* _TASK INPUTS_:
☆ ☆ ☆ ☆
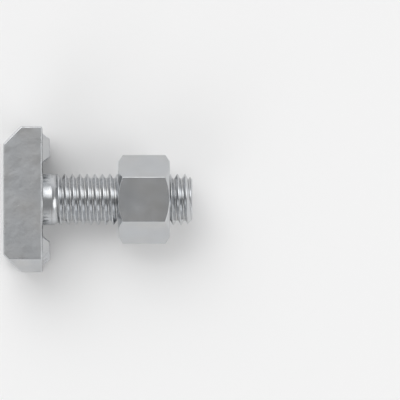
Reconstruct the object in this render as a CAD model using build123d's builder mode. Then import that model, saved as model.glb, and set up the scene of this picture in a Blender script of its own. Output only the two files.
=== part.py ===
from build123d import *
import os

os.makedirs("parts", exist_ok=True)

# T slot bolt M12 with its hexagon nut, in millimetres.
# The bolt lies along X with its head at the -X end and the head's underside in the plane x = 0.
# The head's length runs along Y and its width along Z.

# Head
head_length = 34.0
head_width = 19.5
head_thickness = 9.0
head_end_bevel = 4.1  # 45 degree bevel at both ends of the head's back
head_edge_round = 0.3

# Toothed pads on the head's underside
tooth_pitch = 3.0
tooth_count = 6
tooth_height = 1.75
tooth_root = 0.15  # height of the roots above the underside
pad_inner_end = 8.6
pad_outer_end = 15.4
pad_end_slope = 36.5  # degrees, the hip at both ends of each tooth

# Neck relief, a shallow round recess in the underside between the pads
relief_radius = 9.0
relief_depth = 0.35
neck_round = 0.6

# Shank, M12 with the thread as its plain outer cylinder
thread_radius = 6.0
shank_length = 35.0
tip_bevel = 1.2
slot_width = 2.0
slot_depth = 1.5

# Nut
nut_across_flats = 18.0
nut_height = 12.0
nut_position = 17.75  # from the head's underside to the nut's bearing face
nut_bore_clearance = 0.05  # radial, on the plain outer cylinder of the thread
nut_countersink_radius = 6.6
nut_face_radius = 8.9  # the circle that the corner bevel leaves on each face
nut_bevel_run = 1.05  # the bevel's length along the axis at a sharp corner
nut_corner_round = 0.2

half_length = head_length / 2
half_width = head_width / 2
pad_width = tooth_pitch * tooth_count

# ---------------------------------------------------------------- head blank
# Two opposite corners are rounded about the bolt's axis, so that the head can make a quarter turn
# inside its slot. The other two stay square and stop that turn.
corner_angle = Vector(half_length, 0).get_angle(Vector((half_length**2 - half_width**2) ** 0.5, half_width))

with BuildPart() as head:
    with BuildSketch(Plane.YZ.offset(-head_thickness)):
        with BuildLine():
            upper_arc = CenterArc((0, 0), half_length, 180 - corner_angle, corner_angle)
            lower_arc = CenterArc((0, 0), half_length, -corner_angle, corner_angle)
            Polyline(upper_arc @ 1, (-half_length, -half_width), lower_arc @ 0)
            Polyline(lower_arc @ 1, (half_length, half_width), upper_arc @ 0)
        make_face()
    extrude(amount=head_thickness)
    with BuildSketch(Plane.XY):
        with BuildLine():
            upper_edge = Polyline(
                (0, 0),
                (0, half_length),
                (head_end_bevel - head_thickness, half_length),
                (-head_thickness, half_length - head_end_bevel),
                (-head_thickness, 0),
            )
            mirror(upper_edge, about=Plane.XZ)
        make_face()
    extrude(amount=half_width, both=True, mode=Mode.INTERSECT)
    fillet(head.edges(), head_edge_round)

# ---------------------------------------------------------------- toothed pad
# A row of V teeth with hipped ends. The ridges run along the head, so that they bite across the
# slot's lips. The outer end follows the head's outline, square on one half and round on the other.
with BuildPart() as pad:
    with BuildSketch(Plane.YZ):
        Circle(pad_outer_end)
        with Locations((pad_inner_end, 0)):
            Rectangle(pad_outer_end, pad_width, align=(Align.MIN, Align.MAX), mode=Mode.INTERSECT)
            Rectangle(pad_outer_end - pad_inner_end, pad_width, align=(Align.MIN, Align.MIN))
    extrude(amount=tooth_height, taper=pad_end_slope)
    with BuildSketch(Plane.XZ):
        with BuildLine():
            flanks = [
                (tooth_height if n % 2 else tooth_root, n * tooth_pitch / 2 - pad_width / 2)
                for n in range(2 * tooth_count + 1)
            ]
            Polyline((-tooth_root, -pad_width / 2), *flanks, (-tooth_root, pad_width / 2), close=True)
        make_face()
    extrude(amount=-half_length, mode=Mode.INTERSECT)

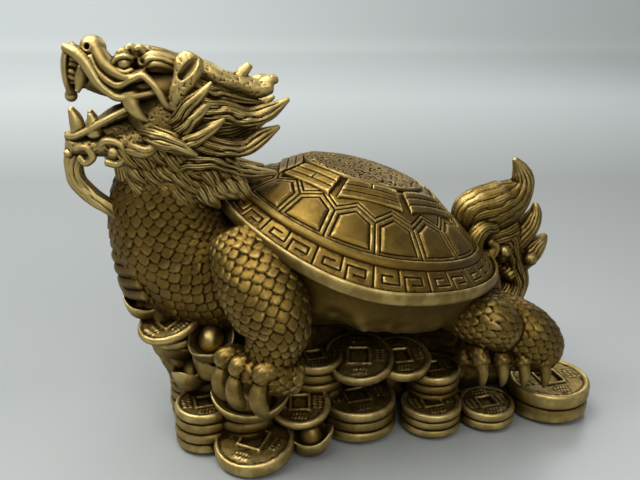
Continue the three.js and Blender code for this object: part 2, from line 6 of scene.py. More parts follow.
import bpy
import numpy as np
import openvdb as vdb
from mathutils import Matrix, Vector


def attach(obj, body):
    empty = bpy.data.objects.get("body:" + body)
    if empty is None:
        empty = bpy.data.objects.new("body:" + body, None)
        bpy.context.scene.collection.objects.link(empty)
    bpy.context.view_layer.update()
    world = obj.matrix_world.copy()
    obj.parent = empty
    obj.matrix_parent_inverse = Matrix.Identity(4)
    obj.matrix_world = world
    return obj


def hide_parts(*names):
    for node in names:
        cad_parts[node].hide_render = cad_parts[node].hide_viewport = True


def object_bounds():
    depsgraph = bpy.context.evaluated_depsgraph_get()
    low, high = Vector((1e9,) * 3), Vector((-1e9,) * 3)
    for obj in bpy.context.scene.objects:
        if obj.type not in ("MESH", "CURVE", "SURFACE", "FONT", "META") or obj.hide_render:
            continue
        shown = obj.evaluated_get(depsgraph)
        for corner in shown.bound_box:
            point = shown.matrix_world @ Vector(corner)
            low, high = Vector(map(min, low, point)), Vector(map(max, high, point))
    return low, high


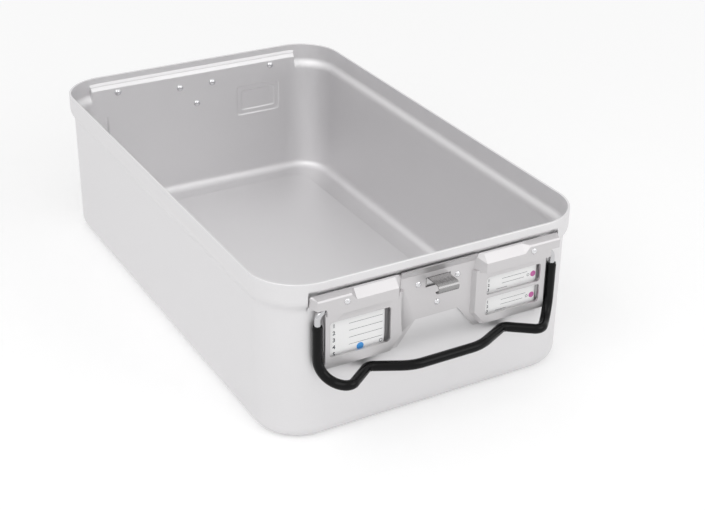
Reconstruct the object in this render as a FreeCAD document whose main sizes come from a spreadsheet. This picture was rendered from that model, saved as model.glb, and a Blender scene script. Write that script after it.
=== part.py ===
import FreeCAD, Part
import math
import os
import Sketcher
from FreeCAD import Placement, Rotation, Vector

# Bottom of a rigid sterilization container: an open, deep drawn aluminium tub with, on each end
# wall, a stamped bracket that holds label cards, a latch catch and a hanging wire carry handle.
# Millimetres, +Z up, X across the width, Y along the length. The origin is under the middle of
# the tub on the surface it stands on. The front end faces -Y, and the rear end is the front end
# turned half a turn about Z.

doc = FreeCAD.newDocument("SterilizationContainer")

# Driving sizes: name, value, and what it measures.
SIZES = [
    ("tub_length", 457.0, "tub, outside, over the rim"),
    ("tub_width", 280.0, "tub, outside, over the rim"),
    ("tub_height", 136.5, "tub, floor underside to rim"),
    ("wall_sheet", 2.0, "thickness of the tub's sheet"),
    ("rim_flare", 3.5, "how far the rim band stands out from the wall"),
    ("wall_corner", 32.5, "outer radius of the tub's upright corners"),
    ("base_round", 10.0, "outer radius between wall and floor"),
    ("swage_low_down", 23.0, "swage's lower bend, below the rim"),
    ("swage_high_down", 17.0, "swage's upper bend, below the rim"),
    ("swage_round", 11.0, "radius of both swage bends, outside"),
    ("rim_edge", 0.5, "rounding of the rim's edges"),
    ("panel_margin_x", 29.5, "side wall to raised floor panel"),
    ("panel_margin_y", 26.0, "end wall to raised floor panel"),
    ("panel_rise", 1.5, "how far the floor panel is pressed up"),
    ("panel_round", 20.0, "corner radius of the floor panel"),
    ("joggle_in", 27.3, "end of the end wall's sharper joggle, inside the side wall"),
    ("joggle_low_down", 15.5, "foot of the joggle's slope, below the rim"),
    ("joggle_high_down", 8.0, "head of the joggle's slope, below the rim"),
    ("rest_press", 0.6, "depth of each step of a card rest"),
    ("rest_margin", 4.5, "width of the lower step of a card rest"),
    ("rest_height", 29.3, "card rest, upright"),
    ("rest_round", 3.0, "corner radius of a card rest"),
    ("large_rest_inner", 45.45, "card rest behind the large card, inner side"),
    ("large_rest_in", 46.55, "its outer side, inside the side wall"),
    ("large_rest_down", 50.1, "its middle, below the rim"),
    ("small_rest_inner", 50.95, "card rest behind the small cards, inner side"),
    ("small_rest_in", 41.05, "its outer side, inside the side wall"),
    ("small_rest_down", 56.0, "its middle, below the rim"),
    ("bracket_sheet", 1.8, "thickness of the bracket's sheet"),
    ("bracket_drop", 1.9, "bracket's top edge below the joggle's head"),
    ("bracket_gap", 0.3, "gap between the bracket's top flange and the joggle"),
    ("bridge_low_down", 54.0, "underside of the bracket between its label plates, below the rim"),
    ("bridge_half", 19.0, "half width of that underside"),
    ("skirt_half", 34.5, "half width where the bracket's slanting edges end"),
    ("plate_low_down", 72.9, "lower edge of the label plates' face, below the rim"),
    ("plate_inner", 32.6, "inner edge of a label plate's face"),
    ("plate_in", 38.9, "outer edge of a label plate, inside the side wall"),
    ("plate_rise", 3.5, "label plate face in front of the bridge face"),
    ("plate_shoulder", 2.3, "run of the shoulder around a label plate"),
    ("plate_cut_x", 9.9, "inner lower corner of a label plate, across"),
    ("plate_cut_z", 12.1, "inner lower corner of a label plate, upright"),
    ("hood_rise", 7.9, "hood face in front of the bridge face"),
    ("hood_low_down", 26.1, "lower edge of the hood's face, below the rim"),
    ("hood_crest_down", 11.8, "hood's front crest, below the rim"),
    ("hood_inner", 39.0, "inner end of the hood's face"),
    ("hood_in", 30.3, "outer end of the hood's face, inside the side wall"),
    ("hood_splay", 2.7, "how much further out the hood's end is at the wall"),
    ("crest_round", 1.0, "flat across the hood's crest"),
    ("facet_in", 62.5, "outer end of the bright facet, inside the side wall"),
    ("facet_fade", 4.0, "length over which the facet fades into the crest"),
    ("facet_drop", 5.7, "how far the facet's lower edge is below the crest"),
    ("facet_run", 5.7, "how far the facet's upper edge is behind the hood face"),
    ("notch_in", 38.1, "inner side of the notch that the wire swings through, inside the side wall"),
    ("window_low_down", 64.2, "large window's lower edge, below the rim"),
    ("window_high_down", 34.5, "large window's upper edge, below the rim"),
    ("window_inner", 44.5, "large window, inner side"),
    ("window_in", 42.8, "large window's outer side, inside the side wall"),
    ("slot_inner", 42.7, "small windows, inner side"),
    ("slot_in", 45.5, "small windows' outer side, inside the side wall"),
    ("slot_height", 15.5, "small windows, height"),
    ("upper_slot_down", 40.3, "upper small window's middle, below the rim"),
    ("lower_slot_down", 58.5, "lower small window's middle, below the rim"),
    ("window_round", 2.5, "corner radius of the windows"),
    ("catch_slot_half", 11.0, "half width of the slot that the catch comes out of"),
    ("catch_slot_low_down", 28.5, "lower edge of that slot, below the rim"),
    ("catch_slot_play", 0.2, "gap between catch and slot's upper edge"),
    ("catch_sheet", 1.0, "thickness of the catch"),
    ("catch_half", 8.9, "half width of the catch's tongue"),
    ("catch_top_down", 20.5, "upper side of the catch's tongue, below the rim"),
    ("catch_reach", 17.5, "catch's nose in front of the wall"),
    ("catch_curl", 3.8, "outer radius of the catch's curl"),
    ("catch_drop", 8.0, "height of the catch's nose"),
    ("catch_lip", 5.0, "run of the catch's lip back from its nose"),
    ("catch_window_low_down", 39.0, "lower edge of the opening left by the bent tongue, below the rim"),
    ("catch_window_play", 0.6, "gap between tongue and that opening, each side"),
    ("catch_base_half", 23.0, "half width of the catch's base"),
    ("catch_base_high_down", 17.5, "upper edge of the catch's base, below the rim"),
    ("catch_base_low_down", 49.0, "lower edge of the catch's base, below the rim"),
    ("catch_base_foot", 6.0, "half width of the base's lower edge"),
    ("rivet_shank", 3.2, "diameter of a rivet's shank"),
    ("rivet_head", 5.2, "diameter of a rivet's head"),
    ("rivet_dome", 1.3, "height of a rivet's head"),
    ("rivet_clear", 0.05, "radial clearance of a rivet's hole"),
    ("side_rivet_x", 17.4, "catch's upper rivets, from the middle"),
    ("side_rivet_down", 24.3, "catch's upper rivets, below the rim"),
    ("low_rivet_down", 43.5, "catch's lower rivet, below the rim"),
    ("hood_rivet_in", 54.5, "hood rivets, inside the side wall"),
    ("hood_rivet_down", 17.1, "hood rivets, below the rim"),
    ("hinge_down", 22.5, "handle's hinge axis, below the rim"),
    ("hinge_out", 4.5, "hinge axis in front of the end wall"),
    ("pin_clear", 0.05, "radial clearance of the handle's ends in their blocks"),
    ("swing_gap", 0.3, "gap above the wire when the handle is swung right out"),
    ("block_inner_in", 58.0, "inner side of a pin block, inside the side wall"),
    ("block_outer_in", 42.5, "outer side of a pin block, inside the side wall"),
    ("block_low_down", 25.9, "underside of a pin block, below the rim"),
    ("block_gap", 0.2, "gap between a pin block and the cut edges of the sheet around it"),
    ("block_high_down", 14.7, "top of a pin block, below the rim"),
    ("pin_end_in", 56.0, "end of the handle's wire in its block, inside the side wall"),
    ("wire_size", 5.0, "diameter of the handle's wire"),
    ("sleeve_size", 8.0, "diameter of the handle's sleeve"),
    ("sleeve_clear", 0.02, "radial clearance between wire and sleeve"),
    ("leg_in", 32.8, "handle's leg, inside the side wall"),
    ("grip_down", 81.3, "handle's lower run, below the rim"),
    ("sleeve_top_down", 34.5, "upper ends of the sleeve, below the rim"),
    ("lobe_in", 51.0, "handle's outer lobe, inside the side wall"),
    ("lobe_out", 18.2, "outer lobe in front of the legs"),
    ("waist_in", 75.5, "where the handle comes back to the wall, inside the side wall"),
    ("grip_x", 30.6, "end of the straight grip"),
    ("grip_out", 15.1, "grip in front of the legs"),
    ("bend_pin", 8.0, "bend radius between pin and leg"),
    ("bend_leg", 19.0, "bend radius at the foot of a leg"),
    ("bend_lobe", 7.0, "bend radius of a lobe"),
    ("bend_waist", 6.4, "bend radius at the waist"),
    ("bend_grip", 38.0, "bend radius at the end of the grip"),
    ("card_sheet", 0.4, "thickness of a label card"),
    ("card_lap", 1.0, "how far a card reaches past its window"),
    ("card_round", 3.2, "corner radius of a card"),
    ("card_lift", 0.2, "gap between a card and the pocket's floor or the card below"),
]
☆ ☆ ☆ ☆
Write out exactly the lines running from the line containing "return low, high" to the line containing "Reconstruct the object in this render as a FreeCAD", with both of those lines included.

    return low, high


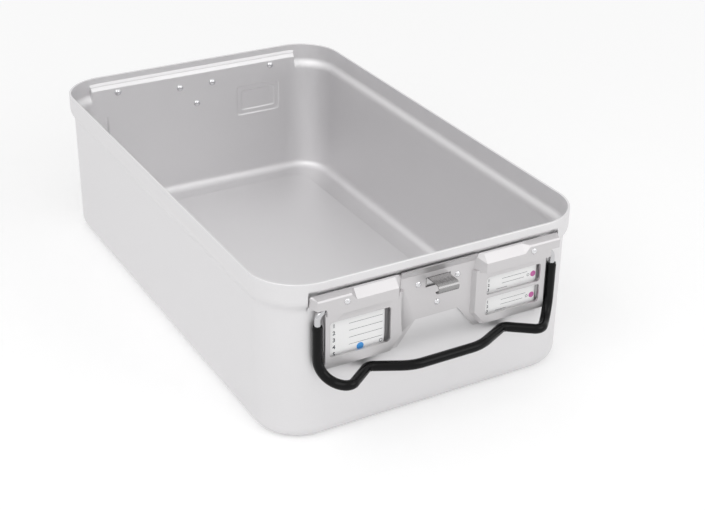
Reconstruct the object in this render as a FreeCAD document whose main sizes come from a spreadsheet. This picture was rendered from that model, saved as model.glb, and a Blender scene script. Write that script after it.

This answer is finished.